Den Vorwurf der Lüge begründet Raabe damit, dass Niebel bei der Eröffnung der Servicestelle betonte, er habe die Bewerbungen Büssemakers nicht gesehen und mit einer Vorentscheidung nichts zu tun gehabt. Raabe sieht darin einen Widerspruch zu einer Aussage der Parlamentarischen Entwicklungsstaatssekretärin Gudrun Kopp (FDP).
Diese wiederum sagte am 25. Januar in einer Fragestunde des Bundestags: "Nach dem Erscheinen der Stellenanzeige (...) hat Gabriela Büssemaker bei Bundesminister Dirk Niebel telefonisch nachgefragt, ob sie sich auch bewerben könne, was dieser unter Verweis auf die formalen und inhaltlichen Voraussetzungen der Stelle bejaht hat."
Eine Sprecherin des Entwicklungsministeriums sagte dazu, alle Fragen seien beantwortet. "Die Tatsache, dass der Minister mit Frau Büssemakers telefoniert hat, widerspricht in keiner Weise der bisherigen Darstellung."
"FDP-Rettungsprogramm"
Raabe kennt nach eigenen Angaben eine weitere Bewerberin, deren Namen er allerdings nicht nennen will.

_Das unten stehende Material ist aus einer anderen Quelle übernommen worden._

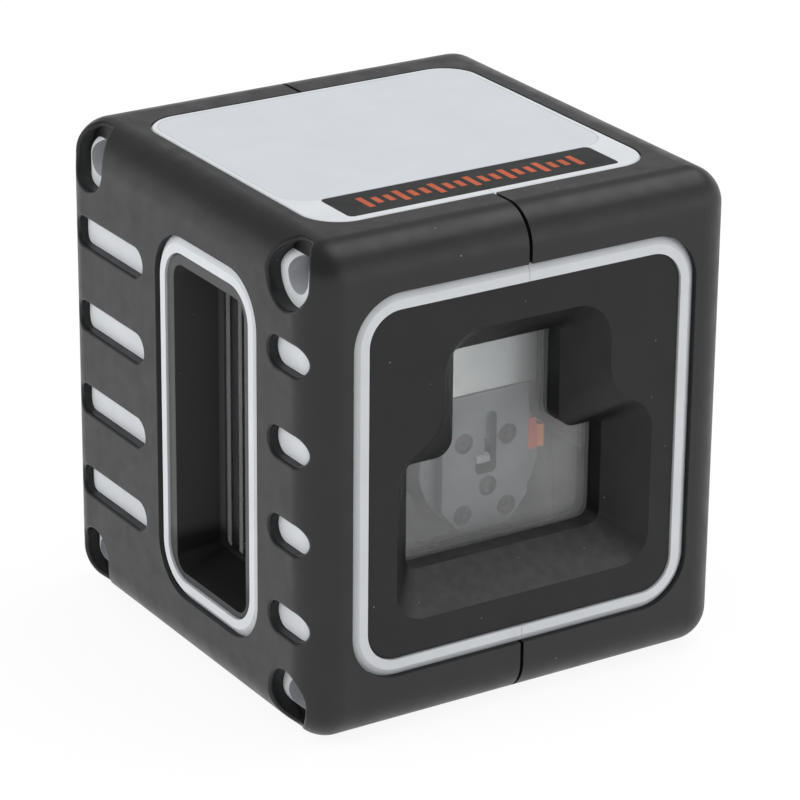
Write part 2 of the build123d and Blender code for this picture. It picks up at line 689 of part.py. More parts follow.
PAD_TOP = DISC_BOTTOM - LOCK_LIFT - 0.3
PAD_THICKNESS = 1.8
with BuildPart() as lock_plunger:
    with BuildSketch(Plane.XY.offset(RAMP_Z - 1)):
        with Locations((PIVOT_X, PIVOT_Y)):
            Circle(PLUNGER_RADIUS)
    extrude(amount=PAD_TOP - PAD_THICKNESS - RAMP_Z + 1)
    with BuildSketch(Plane.YZ.offset(PIVOT_X - 5)):
        with BuildLine():
            Polyline(
                (PIVOT_Y - 6, RAMP_Z - 6),
                (PIVOT_Y + 6, RAMP_Z - 6),
                (PIVOT_Y + 6, RAMP_Z + 0.12 + RAMP_SLOPE * 6),
                (PIVOT_Y - 6, RAMP_Z + 0.12 - RAMP_SLOPE * 6),
                close=True,
            )
        make_face()
    extrude(amount=10, mode=Mode.SUBTRACT)
finish(lock_plunger.part, "lock_plunger")

with BuildPart() as brake_pad:
    with BuildSketch(Plane.XY.offset(PAD_TOP - PAD_THICKNESS)):
        with Locations((PIVOT_X, PIVOT_Y)):
            Circle(PLUNGER_RADIUS + 1.2)
    extrude(amount=PAD_THICKNESS)
    fillet(brake_pad.faces().sort_by(Axis.Z)[-1].edges(), 0.4)
finish(brake_pad.part, "brake_pad")

# Push button for the beams
BUTTON_TRAVEL = 0.5
with BuildPart() as mode_button:
    with BuildSketch(Plane.YZ.offset(PANEL_BACK - 1.4)):
        with Locations((SIDE_Y, BUTTON_Z)):
            Circle(5.0)
    extrude(amount=1.2)
    with BuildSketch(Plane.YZ.offset(PANEL_BACK - 0.4)):
        with Locations((SIDE_Y, BUTTON_Z)):
            Circle(4.05)
    extrude(amount=WIDTH / 2 - 0.2 - PANEL_BACK + 0.4)
    fillet(mode_button.faces().sort_by(Axis.X)[-1].edges(), 0.5)
    with BuildSketch(Plane.YZ.offset(BOARD_X + BOARD_THICKNESS + 3.2)):
        with Locations((SIDE_Y, BUTTON_Z)):
            Circle(1.3)
    extrude(amount=PANEL_BACK - BOARD_X - BOARD_THICKNESS - 4.0)
finish(mode_button.part, "mode_button")

light_parts = []
for y in LIGHT_YS:
    with BuildPart() as light_pipe:
        with BuildSketch(Plane.YZ.offset(BOARD_X + BOARD_THICKNESS + 1.2)):
            with Locations((y, LIGHT_Z)):
                Circle(1.25)
        extrude(amount=WIDTH / 2 - 0.45 - BOARD_X - BOARD_THICKNESS - 1.2)
        fillet(light_pipe.faces().sort_by(Axis.X)[-1].edges(), 0.3)
    light_parts.append(light_pipe.part)
finish(Compound(children=light_parts), "light_pipes")

# Circuit board on the right wall, with its switch and two indicator lamps
with BuildPart() as circuit_board:
    with BuildSketch(Plane.YZ.offset(BOARD_X)):
        with Locations((-5.0, 46.5)):
            RectangleRounded(41.0, 37.0, 1.5)
        with Locations(*BOARD_SCREWS):
            Circle(SMALL_SCREW + 0.1, mode=Mode.SUBTRACT)
    extrude(amount=BOARD_THICKNESS)
finish(circuit_board.part, "circuit_board")

with BuildPart() as tact_switch:
    with BuildSketch(Plane.YZ.offset(BOARD_X + BOARD_THICKNESS)):
        with Locations((SIDE_Y, BUTTON_Z)):
            RectangleRounded(6.0, 6.0, 0.4)
    extrude(amount=1.8)
    with BuildSketch(Plane.YZ.offset(BOARD_X + BOARD_THICKNESS + 1.8)):
        with Locations((SIDE_Y, BUTTON_Z)):
            Circle(1.7)
    extrude(amount=0.6)
finish(tact_switch.part, "tact_switch")

lamps = []
for y in LIGHT_YS:
    with BuildPart() as lamp:
        with BuildSketch(Plane.YZ.offset(BOARD_X + BOARD_THICKNESS)):
            with Locations((y, LIGHT_Z)):
                Rectangle(2.0, 1.4)
        extrude(amount=0.9)
    lamps.append(lamp.part)
finish(Compound(children=lamps), "indicator_leds")

# Levelling unit. The frame hangs under the top wall and its two ears hold the outer bearings.
PIVOT = (PIVOT_X, PIVOT_Y, PIVOT_Z)
EAR_INSIDE = RING_OUTER + 0.6
EAR = 3.0
EAR_HALF_Y = 4.5
with BuildPart() as gimbal_frame:
    with BuildSketch(Plane.XY.offset(FRAME_TOP - FRAME_THICKNESS)):
        with Locations((0, (FRAME_SCREWS[0][1] + FRAME_SCREWS[1][1]) / 2)):
            RectangleRounded(42.0, 26.0, 4.0)
        with Locations((PIVOT_X, PIVOT_Y)):
            Circle(7.0, mode=Mode.SUBTRACT)
        with Locations(*FRAME_SCREWS):
            Circle(SMALL_SCREW + 0.1, mode=Mode.SUBTRACT)
    extrude(amount=FRAME_THICKNESS)
    for side in (-1, 1):
        ear_plane = Plane.YZ.offset(PIVOT_X + side * (EAR_INSIDE + EAR / 2))
        with BuildSketch(ear_plane):
            with Locations((PIVOT_Y, PIVOT_Z)):
                Circle(EAR_HALF_Y)
            with Locations((PIVOT_Y, (PIVOT_Z + FRAME_TOP - 1) / 2)):
                Rectangle(2 * EAR_HALF_Y, FRAME_TOP - 1 - PIVOT_Z)
            with Locations((PIVOT_Y, PIVOT_Z)):
                Circle(BEARING_RADIUS, mode=Mode.SUBTRACT)
        extrude(amount=EAR / 2, both=True)
    # Gussets from each ear to the plate
    for side in (-1, 1):
        with BuildSketch(Plane.XZ.offset(-PIVOT_Y + 1)):
            with BuildLine():
                edge_x = PIVOT_X + side * (EAR_INSIDE + 0.5)
                Polyline(
                    (edge_x, FRAME_TOP - 1),
                    (edge_x - side * 5, FRAME_TOP - 1),
                    (edge_x - side * 5, FRAME_TOP - FRAME_THICKNESS - 0.8),
                    (edge_x, PIVOT_Z + 6.5),
                    close=True,
                )
            make_face()
        extrude(amount=-2)
finish(gimbal_frame.part, "gimbal_frame")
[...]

Unter Berufung auf diese Frau sagte er, anders als vom Ministerium am 21. Dezember zugesagt, habe es keine entscheidenden Endgespräche in dem Bewerbungsverfahren gegeben. Die Frau sei vor vollendete Tatsachen gestellt worden.
Niebel steht nicht nur wegen der Personalie Büssemaker in der Kritik, die Oppositionsfraktionen, aber auch Fachpolitiker aus den Reihen der Union, werfen ihm ganz grundsätzlich vor, Vetternwirtschaft in seinem Ministerium zu betreiben. Auch in einem Bericht des Personalrats des Ministeriums ist von "so mancher schwer verdaulichen Personalentscheidung" die Rede. Grünen-Fraktionsgeschäftsführer Volker Beck sprach von "Niebels FDP-Rettungsprogramm".
Niebel hatte unmittelbar nach Amtsantritt die staatseigenen Entwicklungsorganisationen GTZ, Inwent und DED zur Gesellschaft für Internationale Zusammenarbeit (GIZ) fusioniert. Für diese Reform hatte er parteiübergreifend Zuspruch bekommen.